Ms. Hyde added that she is now conducting research to determine whether testosterone and related sex hormones can predict healthy aging in older men.

"This study adds to earlier work showing an association between low testosterone and measures of frailty in elderly men," James L. Rosenzweig, MD, an endocrinologist and associate professor of medicine at Boston University School of Medicine in Massachusetts, told Medscape Diabetes & Endocrinology.

He added that although he believes that prospective randomized studies should be conducted to examine whether testosterone replacement in elderly men is beneficial for thwarting frailty, there are safety concerns about supplemental testosterone in older men.

"The incidence of prostate cancer — which is often unrecognized — is dramatically increased in elderly men," he said. "Supplemental testosterone may, in fact, spur the growth of prostate cancer. So that would be one potential negative side effect of testosterone treatment."
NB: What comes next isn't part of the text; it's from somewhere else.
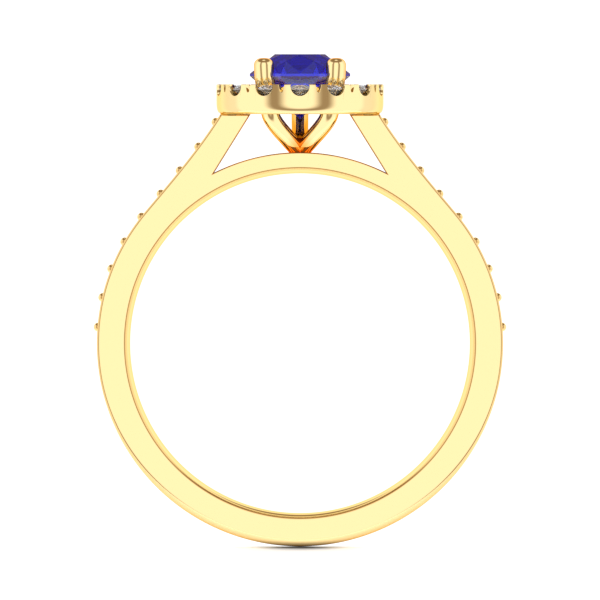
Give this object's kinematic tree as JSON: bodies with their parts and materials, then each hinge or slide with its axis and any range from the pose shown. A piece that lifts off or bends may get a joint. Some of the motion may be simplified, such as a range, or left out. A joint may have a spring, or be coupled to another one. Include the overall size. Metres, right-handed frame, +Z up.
{
  "type": "engagement ring",
  "caption": "Yellow gold halo ring: round blue centre stone in four claws, a ring of small clear stones round it and clear stones set along both cathedral shoulders.",
  "frame": {"origin": "centre of the finger hole, halfway across the band's width", "axes": "+X to the wearer's right shoulder of the ring seen from the front, +Y along the finger hole's axis to the back of the ring, +Z up through the head"},
  "size_m": [0.0206, 0.0084, 0.0245],
  "materials": {
    "gold": "18 ct yellow gold, mirror polished",
    "blue_stone": "blue transparent gemstone, polished facets",
    "clear_stone": "colourless transparent gemstone, polished facets"
  },
  "bodies": {
    "root": {"shank": "gold", "head": "gold", "halo_frame": "gold", "centre_stone": "blue_stone", "halo_stone_01": "clear_stone", "halo_stone_02": "clear_stone", "halo_stone_03": "clear_stone", "halo_stone_04": "clear_stone", "halo_stone_05": "clear_stone", "halo_stone_06": "clear_stone", "halo_stone_07": "clear_stone", "halo_stone_08": "clear_stone", "halo_stone_09": "clear_stone", "halo_stone_10": "clear_stone", "halo_stone_11": "clear_stone", "halo_stone_12": "clear_stone", "halo_stone_13": "clear_stone", "halo_stone_14": "clear_stone", "shoulder_stone_left_1": "clear_stone", "shoulder_stone_left_2": "clear_stone", "shoulder_stone_left_3": "clear_stone", "shoulder_stone_left_4": "clear_stone", "shoulder_stone_left_5": "clear_stone", "shoulder_stone_left_6": "clear_stone", "shoulder_stone_left_7": "clear_stone", "shoulder_stone_left_8": "clear_stone", "shoulder_stone_right_1": "clear_stone", "shoulder_stone_right_2": "clear_stone", "shoulder_stone_right_3": "clear_stone", "shoulder_stone_right_4": "clear_stone", "shoulder_stone_right_5": "clear_stone", "shoulder_stone_right_6": "clear_stone", "shoulder_stone_right_7": "clear_stone", "shoulder_stone_right_8": "clear_stone"}
  },
  "joints": []
}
He added, however, that it's well known that testosterone can increase muscle mass and bone density. "So it probably would be of interest to specifically look at how testosterone replacement affects these measures of frailty in an elderly population," he said.

The study was funded by the National Health and Medical Research Council of Australia and the MBF Foundation of Australia. Ms. Hyde and Dr. Rosenzweig have disclosed no relevant financial relationships.

ENDO 2010: The Endocrine Society 92nd Annual Meeting: Abstract OR17-3. Presented June 20, 2010.